During this period, the most number of deaths due to a tornado happened on July 12, 1995.
The code below plots the cost in US dollars of damages to crops and properties.
damage_by_event2 <- damage_by_event %>%
gather(damage, value, -evtype2) %>%
mutate(event.damage = paste(evtype2, damage, sep=".")) %>%
mutate(event.damage = factor(event.damage, levels = event.damage[order(value)])) %>%
mutate(damage = factor(damage, labels = c("Crop Damage", "Property Damage","Total Event Damage")))
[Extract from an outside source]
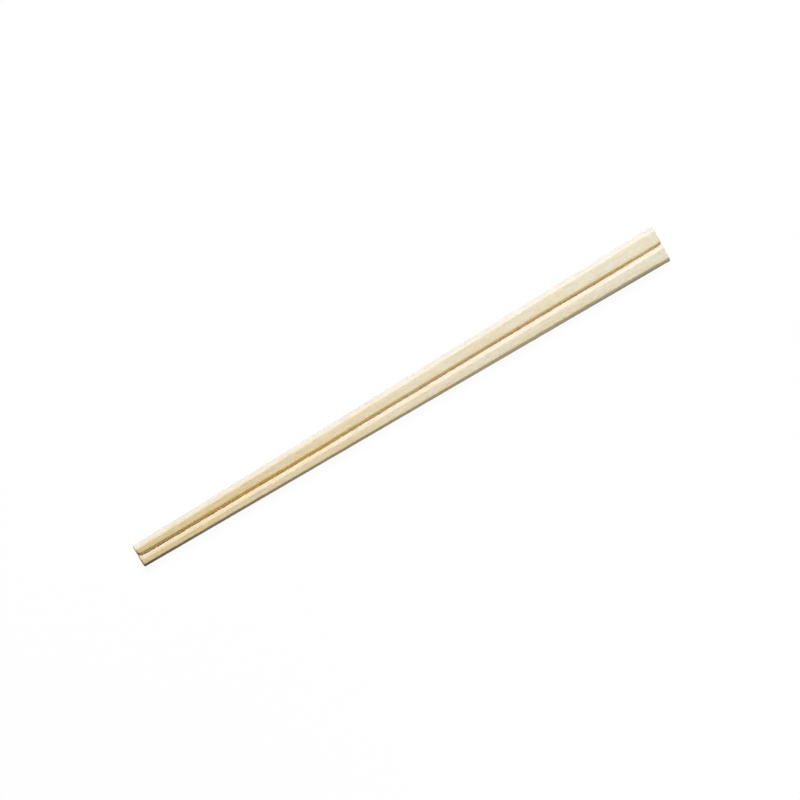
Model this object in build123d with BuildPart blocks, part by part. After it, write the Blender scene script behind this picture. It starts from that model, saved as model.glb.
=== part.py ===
from build123d import *

import os
from math import sqrt

# A pair of disposable wooden chopsticks, still joined at the head.
# One wooden blank is planed to a taper, bevelled along its outer corners, grooved
# down the middle of both faces and slit from the tips almost to the head. The thin
# web that the slit leaves at the head is what the user snaps.
#
# All sizes are in millimetres. The pair lies on its underside: X runs from the
# eating tips to the head, Y across the two sticks, and Z up. The origin is under the
# middle of the length, on the table.

# Blank
length = 203.0
head_width = 13.0
tip_width = 7.7
thickness = 4.4

# Planed profile
outer_bevel = 1.1
groove_width = 2.3
groove_depth = 1.1
tip_drift = 0.15

# Slit between the sticks, which gapes at the tips, is tight from the middle on, and
# leaves a web at the head
slit_at_tips = 0.35
tight_slit = 0.12
gape_length = 92.0
web_length = 15.0
saw_radius = 50.0
saw_overcut = 3.0
saw_lead_in = 1.0

# Corners softened by tumbling
long_edge_round = 0.15
end_round = 0.2

tip_end = -length / 2
head_end = length / 2
mid_height = thickness / 2
groove_root = thickness - groove_depth

# The groove and the slit follow one straight line, off centre by the drift at the
# tips and centred at the head
middle = (0, -tip_drift / 2, mid_height)
along = Vector(length, tip_drift, 0)
plan = Plane(origin=middle, x_dir=along, z_dir=(0, 0, 1))
cross_section = Plane(origin=middle, x_dir=plan.y_dir, z_dir=plan.x_dir)
side_view = Plane(origin=middle, x_dir=plan.x_dir, z_dir=-plan.y_dir)

# The saw stops where it has cut the upper groove root up to the web
axle_height = saw_radius - saw_overcut
saw_reach = sqrt(saw_radius**2 - (axle_height - groove_root) ** 2)
axle_stop = head_end - web_length - saw_reach
axle_start = tip_end - saw_radius
cut_start = tip_end - saw_lead_in
gape_end = tip_end + gape_length

with BuildPart() as slit:
    # What a round saw clears, seen from the side, as it runs in from the tips
    with BuildSketch(side_view):
        with Locations(((axle_start + axle_stop) / 2, axle_height - mid_height)):
            SlotCenterToCenter(axle_stop - axle_start, 2 * saw_radius)
    extrude(amount=slit_at_tips, both=True)

    # Seen from above, it gapes towards the tips, where the sticks spring apart
    with BuildSketch(plan):
        with BuildLine():
            Polyline(
                (cut_start, -slit_at_tips / 2),
                (gape_end, -tight_slit / 2),
                (head_end, -tight_slit / 2),
                (head_end, tight_slit / 2),
                (gape_end, tight_slit / 2),
                (cut_start, slit_at_tips / 2),
                close=True,
            )
        make_face()
    extrude(amount=thickness, both=True, mode=Mode.INTERSECT)

with BuildPart() as chopstick_pair:
    # Blank, wide at the head and narrow at the tips
    with BuildSketch():
        with BuildLine():
            Polyline(
                (tip_end, -tip_width / 2),
                (head_end, -head_width / 2),
                (head_end, head_width / 2),
                (tip_end, tip_width / 2),
                close=True,
            )
        make_face()
    extrude(amount=thickness)

    # Bevels along the four outer corners, which follow the taper
    outer_corners = edges().group_by(SortBy.LENGTH)[-1]
    chamfer(outer_corners, length=outer_bevel)

    # Grooves in the upper and the lower face, from end to end
    with BuildSketch(cross_section):
        with BuildLine():
            Polyline(
                (-groove_width / 2, mid_height),
                (0, mid_height - groove_depth),
                (groove_width / 2, mid_height),
                close=True,
            )
        make_face()
        mirror(about=Plane.XZ)
    extrude(amount=length, both=True, mode=Mode.SUBTRACT)

    # Long corners that a hand feels: all but the two groove roots
    long_corners = edges().filter_by(
        lambda edge: edge.length > length / 2 and abs(edge.center().Y) > groove_width / 4
    )
    fillet(long_corners, radius=long_edge_round)

    # Rims of the two square-sawn ends
    end_rims = faces().sort_by(Axis.X)[0].edges() + faces().sort_by(Axis.X)[-1].edges()
    fillet(end_rims, radius=end_round)

    add(slit.part, mode=Mode.SUBTRACT)

chopstick_pair.part.label = "chopstick_pair"

os.makedirs("parts", exist_ok=True)
export_step(chopstick_pair.part, "parts/chopstick_pair.step")
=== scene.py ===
import random
from math import cos, pi, radians, sin, sqrt

import bmesh
import bpy
from mathutils import Matrix, Vector, noise


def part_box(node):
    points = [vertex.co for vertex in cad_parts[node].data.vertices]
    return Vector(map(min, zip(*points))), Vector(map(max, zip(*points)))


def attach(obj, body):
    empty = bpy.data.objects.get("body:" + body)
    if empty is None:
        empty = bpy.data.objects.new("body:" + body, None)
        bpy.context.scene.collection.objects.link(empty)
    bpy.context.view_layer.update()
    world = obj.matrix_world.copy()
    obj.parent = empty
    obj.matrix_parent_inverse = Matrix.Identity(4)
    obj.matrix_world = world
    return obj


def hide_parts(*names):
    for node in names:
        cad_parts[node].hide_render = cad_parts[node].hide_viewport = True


# A pair of disposable wooden chopsticks, still joined at the head.
# Everything is in metres, in the part's frame: X from the eating tips to the head,
# Y across the two sticks and Z up from the table.

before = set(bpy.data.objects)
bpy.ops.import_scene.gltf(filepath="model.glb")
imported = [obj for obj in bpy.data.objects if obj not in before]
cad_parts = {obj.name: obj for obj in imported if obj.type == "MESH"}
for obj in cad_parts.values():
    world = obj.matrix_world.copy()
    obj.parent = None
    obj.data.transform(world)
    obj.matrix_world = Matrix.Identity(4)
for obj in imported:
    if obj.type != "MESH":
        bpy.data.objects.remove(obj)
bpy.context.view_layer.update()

MM = 0.001

low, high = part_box("chopstick_pair")
tip_end, head_end = low.x, high.x
length = head_end - tip_end
thickness = high.z - low.z
mid_height = thickness / 2
head_half = high.y
tip_half = 3.85 * MM

outer_bevel = 1.1 * MM
groove_half = 1.15 * MM
groove_depth = 1.1 * MM
tip_drift = 0.15 * MM

slit_at_tips = 0.35 * MM
tight_slit = 0.12 * MM
gape_end = tip_end + 92 * MM
web_start = head_end - 15 * MM
saw_radius = 50 * MM
saw_overcut = 3 * MM

end_round = 0.2 * MM
arris_round = 0.12 * MM
groove_lip_round = 0.25 * MM

# What the planer and the saw leave uneven
bevel_unevenness = 0.09 * MM
edge_hollows = 0.05 * MM
least_opening = 0.004 * MM
web_front_reach = 12 * MM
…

damage_by_event2 %>% group_by(damage) %>% top_n(10) %>%
ggplot(aes(value, event.damage, label = value, color = damage)) +
geom_segment(aes(x=0, y=event.damage, xend = value, yend=event.damage)) +
geom_point() +
facet_wrap(~damage, scale = "free", nrow = 3) +
scale_y_discrete(name = "Type of Event", breaks = damage_by_event2$event.damage, labels = damage_by_event2$evtype2) +
theme_bw() +
theme(panel.grid = element_blank()) +
ggtitle("Amount of Damages to Crop and Property by Event Type",
subtitle = "in US Dollars, plotted at logarithmic scale") +
xlab("Value in US Dollars")#:> Selecting by event.damage
From the plot above, we see that floods caused the largest economic loss to the United States between 1995 and 2011. During this period, more than 150 billion US dollars worth of properties were lost due to floods during this period.
On the other hand, drought caused the most damage to crops, costing the United States more or less 15 billion US dollars worth of crops. During the same period, next to floods, hurricanes also caused large damages to both crops and properties.